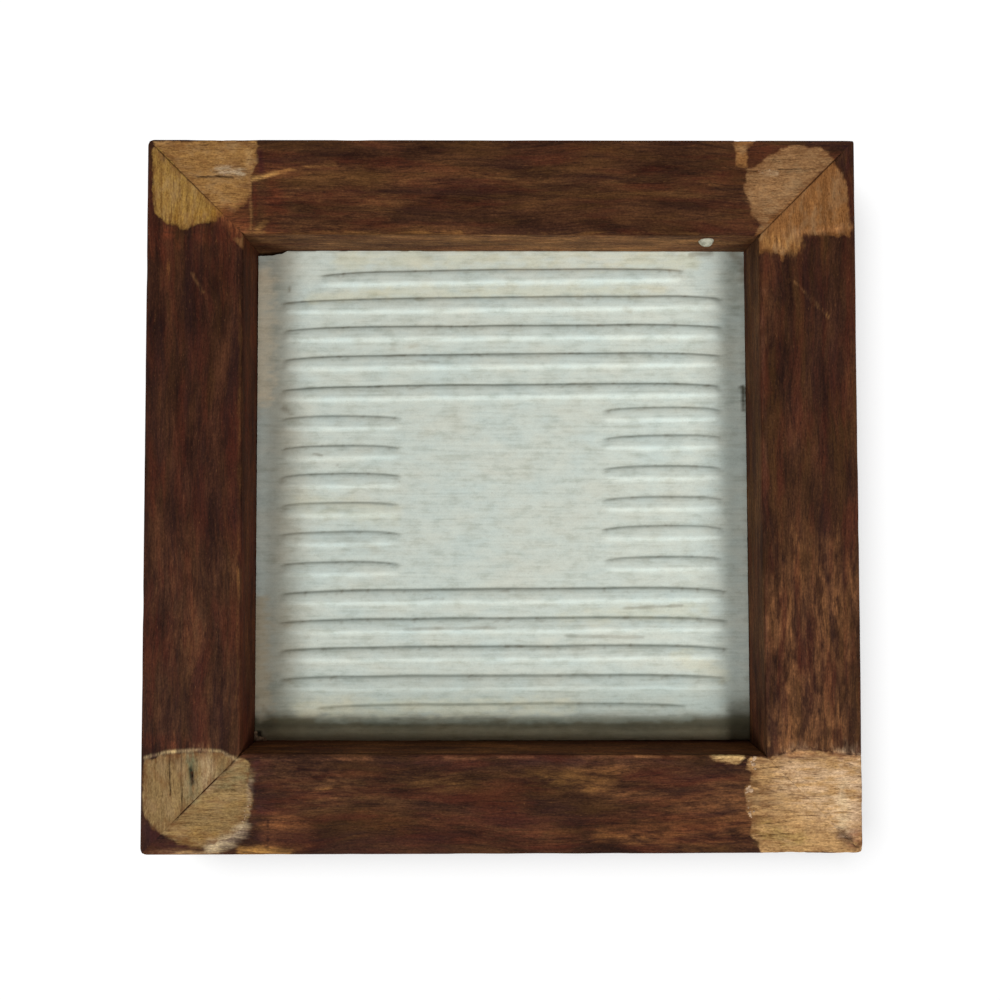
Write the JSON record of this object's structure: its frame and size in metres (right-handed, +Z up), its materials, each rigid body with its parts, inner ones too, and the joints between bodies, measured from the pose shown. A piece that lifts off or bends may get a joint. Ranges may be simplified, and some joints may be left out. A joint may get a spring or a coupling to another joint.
{
  "type": "framed tile trivet",
  "caption": "Square trivet: a ribbed-back ceramic tile set in a deep frame of mitred, dark stained hardwood rails with bare torn patches at the corners.",
  "frame": {"origin": "centre of the plane of the face, the flat land of the rails that the trivet lies on, which is also the lowest plane", "axes": "+Z up out of the back, as the trivet lies on its face in the picture; -Z is out of the glazed face, which is up in use, so half a turn about X stands it for use; +X to the right rail and +Y to the back rail, at the right and the top of the picture"},
  "size_m": [0.2108, 0.2108, 0.0254],
  "materials": {
    "rail_wood": "satin",
    "tile_bisque": "matte",
    "tile_glaze": "gloss",
    "dried_glue": "satin",
    "brad_steel": "satin",
    "wood_putty": "matte"
  },
  "bodies": {
    "root": {"rail_back": "rail_wood", "rail_front": "rail_wood", "rail_left": "rail_wood", "rail_right": "rail_wood", "tile": "tile_bisque", "tile_adhesive": "dried_glue", "glue_drop": "dried_glue", "mitre_brads": "brad_steel", "brad_putty": "wood_putty"}
  },
  "joints": []
}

___

Write out the data again, exactly and in full.

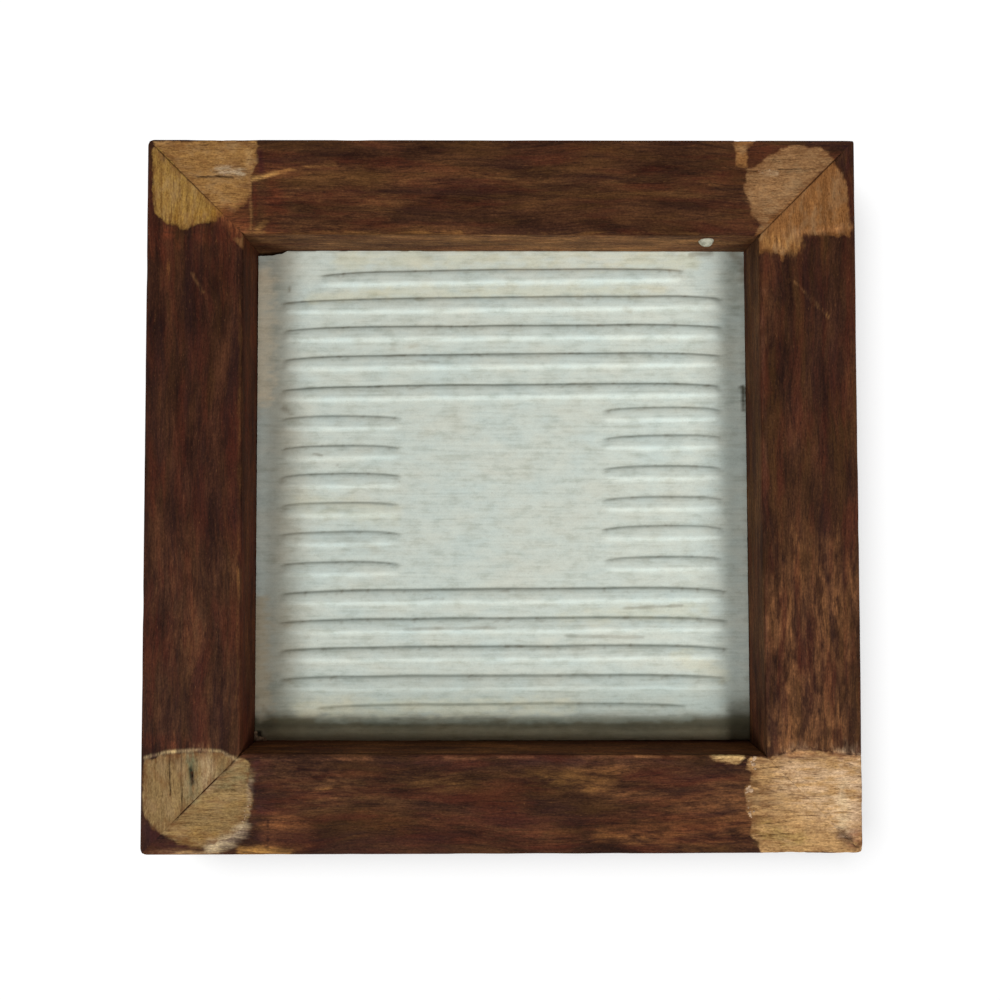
Write the JSON record of this object's structure: its frame and size in metres (right-handed, +Z up), its materials, each rigid body with its parts, inner ones too, and the joints between bodies, measured from the pose shown. A piece that lifts off or bends may get a joint. Ranges may be simplified, and some joints may be left out. A joint may get a spring or a coupling to another joint.
{
  "type": "framed tile trivet",
  "caption": "Square trivet: a ribbed-back ceramic tile set in a deep frame of mitred, dark stained hardwood rails with bare torn patches at the corners.",
  "frame": {"origin": "centre of the plane of the face, the flat land of the rails that the trivet lies on, which is also the lowest plane", "axes": "+Z up out of the back, as the trivet lies on its face in the picture; -Z is out of the glazed face, which is up in use, so half a turn about X stands it for use; +X to the right rail and +Y to the back rail, at the right and the top of the picture"},
  "size_m": [0.2108, 0.2108, 0.0254],
  "materials": {
    "rail_wood": "satin",
    "tile_bisque": "matte",
    "tile_glaze": "gloss",
    "dried_glue": "satin",
    "brad_steel": "satin",
    "wood_putty": "matte"
  },
  "bodies": {
    "root": {"rail_back": "rail_wood", "rail_front": "rail_wood", "rail_left": "rail_wood", "rail_right": "rail_wood", "tile": "tile_bisque", "tile_adhesive": "dried_glue", "glue_drop": "dried_glue", "mitre_brads": "brad_steel", "brad_putty": "wood_putty"}
  },
  "joints": []
}